If a file is encrypted and then compressed, the size will be practically the same since it must not have patterns that make it possible to compress. If an encrypted file has a high degree of compression, then the encryption algorithm will probably need to be revised.

Summary of how hybrid cryptography systems work

Hybrid cryptography systems such as GPG use the potentialities of different types of algorithms to encrypt and sign messages. Symmetric algorithms are used to encrypt content because they are fast to encrypt and decrypt large volumes of data. The problem they present is that they use the same key to encrypt and decrypt. Therefore, the key is secret, and it is a problem to distribute that key. This problem is addressed by using asymmetric algorithms since they have a public and a private key. Distributing the public key is not a problem because anyone can know it. The problem is that they are slow and only efficient at encrypting small volumes of data.
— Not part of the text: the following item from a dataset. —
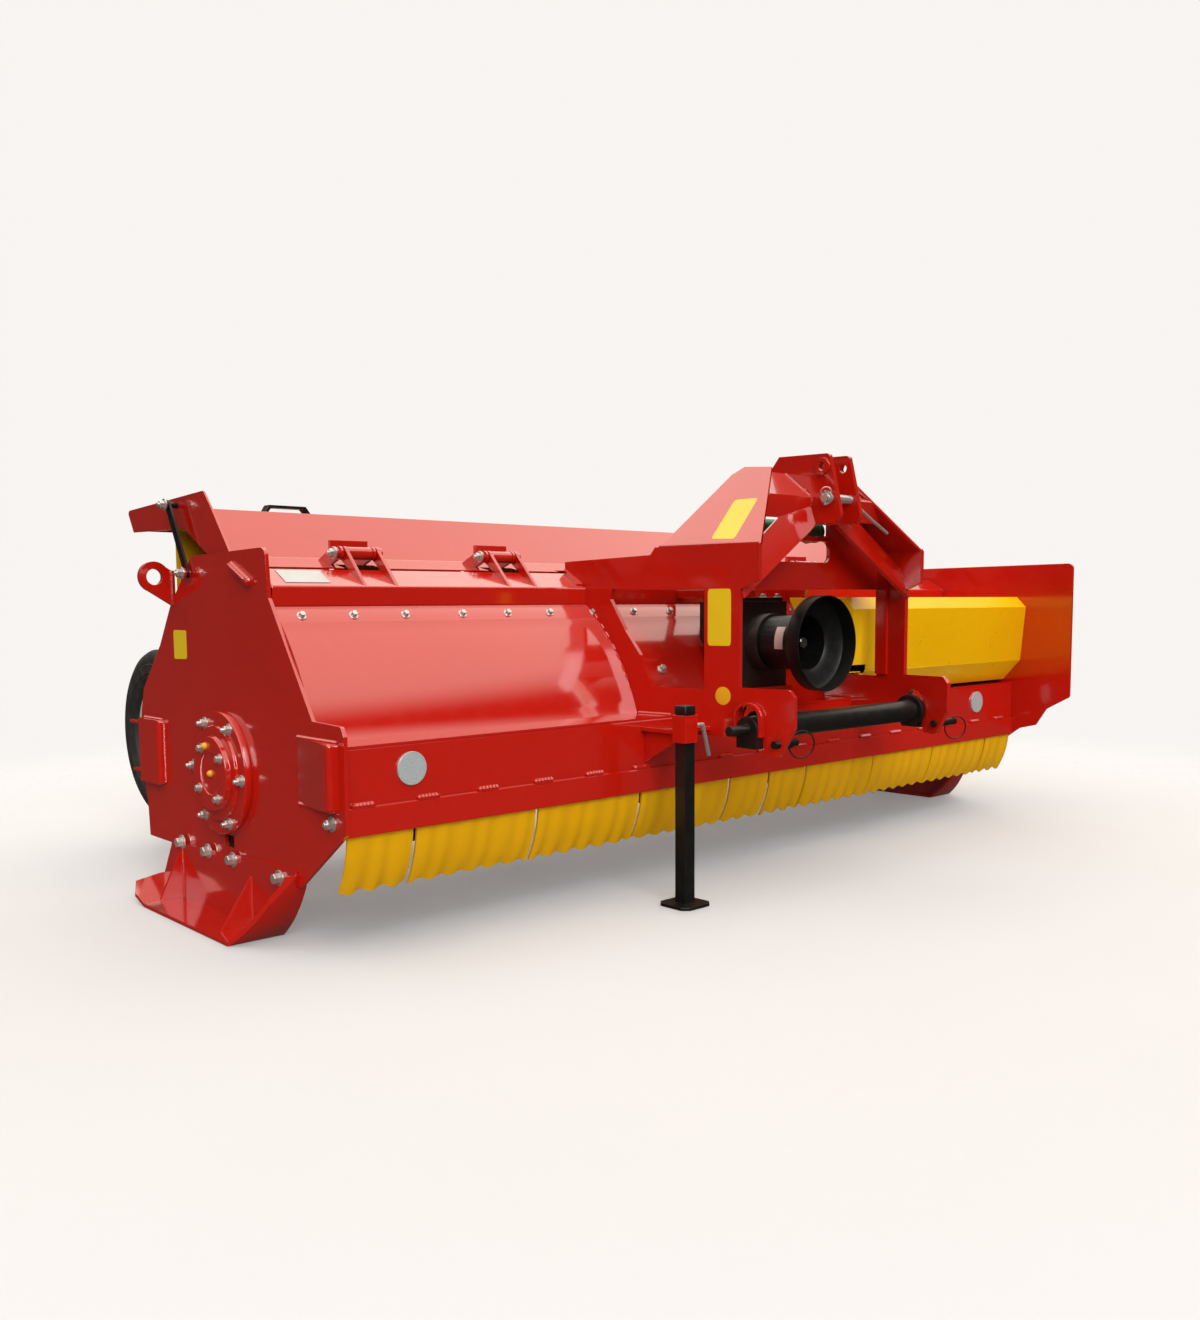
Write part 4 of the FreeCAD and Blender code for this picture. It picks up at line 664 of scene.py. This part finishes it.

For this reason, in OpenPGP, symmetric algorithms are used to encrypt the information and asymmetric algorithms to encrypt the key used to protect the information. That is, to exchange the keys. For the digital signature, a hash function is used, and the hash is signed since it is generally much smaller than the original message. In principle, if the hash of a message is signed, it is equivalent to signing the original message. The article “Cryptographic Hash Functions and HMAC” describes how hash functions work.

Although in theory, hybrid systems are complex, there are tools such as GPGfrontend and Kleopatra, that facilitate their use since it is only necessary to have basic notions of cryptography for their use. This type of system encrypts the information before sending it, so the user does not have to trust an external entity to protect their data.